A change comes over the country south of Poitiers, for hedges begin to appear, and the trees are less closely trimmed. The curious sight of oxen drawing a plough with a donkey leading is sometimes to be seen.
Couhé-Vérac is a large roadside village with an uninteresting church, and no picturesqueness in its long street except the seventeenth-century market-hall, with an open wooden roof, supported by a row of stone pillars.
The road goes southwards in a straight line to Chaunay, where it bends, but on leaving the village at once resumes its straightness. The twelfth-century church at Chaunay has fine sculpture.
It is interesting to watch the way in which the houses assume a different character as one goes southwards. The roofs become very flat, and one begins to notice vines trained above doors and windows in a thoroughly Italian fashion.

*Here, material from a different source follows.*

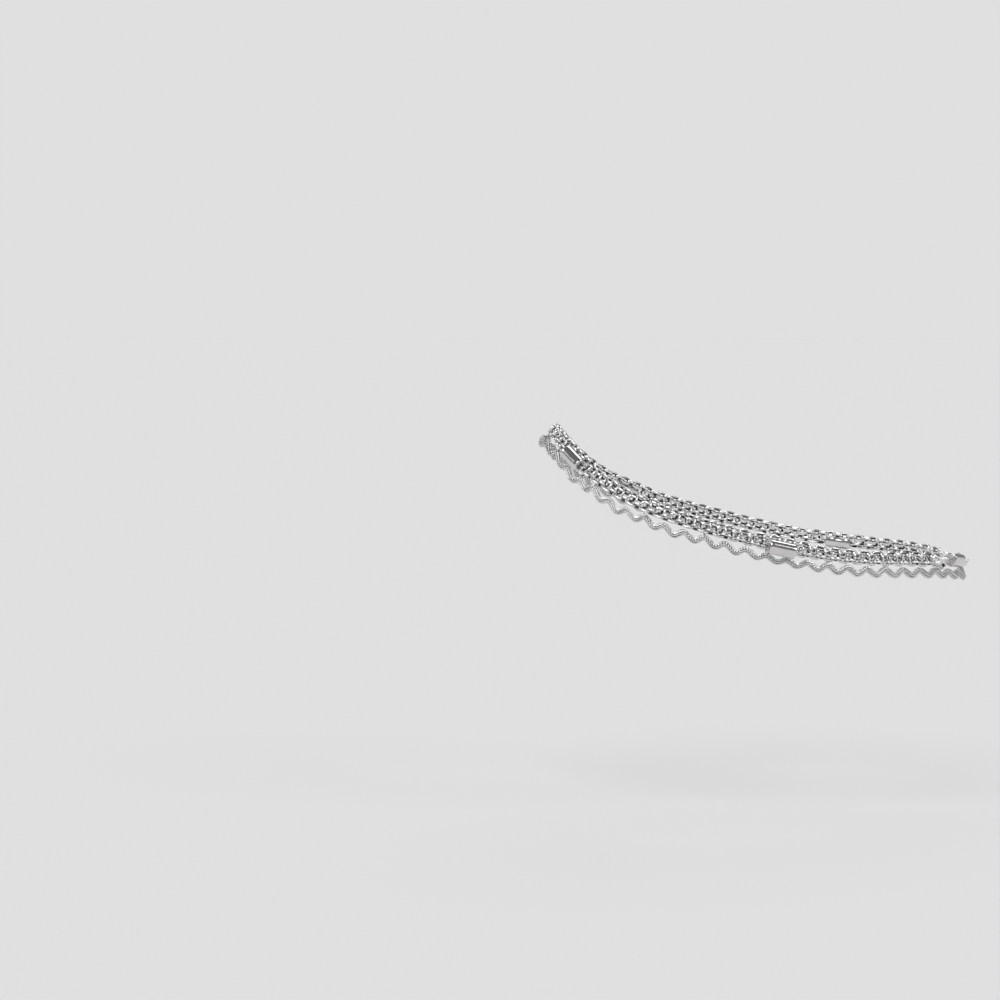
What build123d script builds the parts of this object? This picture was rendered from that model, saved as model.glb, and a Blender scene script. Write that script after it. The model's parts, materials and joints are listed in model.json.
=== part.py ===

The country is undulating and without distant prospects, plantations and the scattered fruit-trees closing up the views.
On passing from the department of Vienne into Charente, the direction-boards change from blue to green.
RUFFEC
is a town on a tributary of the Charente, with little charm in the street which runs straight through it; but by turning to the left along the Rue de Valence, one finds in the Rue des Petits Bancs a church with a Romanesque west front of a most ornate character. The three members of the arch of the doorway are richly sculptured; in the beautiful arcade above there remain seven statues in the twelve niches. They are time-worn and battered, and most of them have lost their heads; but they and the figure above of Christ in a vesica, with worshipping angels on either side, still show the skill of the early sculptor.
Ruffec retains some specimens of its overhanging timber-framed houses, one of them dated 1582, and the town is famed for its patties made of truffles and partridges.
Keeping a southward course, the straight stretches of road bring one to a descent to the Charente, where there is a fine view beyond the river, with the village of Mansle down below on the southern bank. On crossing the river there is a pretty view of white walls with bright green shutters, low-pitched brown roofs, and a twelfth-century church raised above the road, with large empty niches by the western door.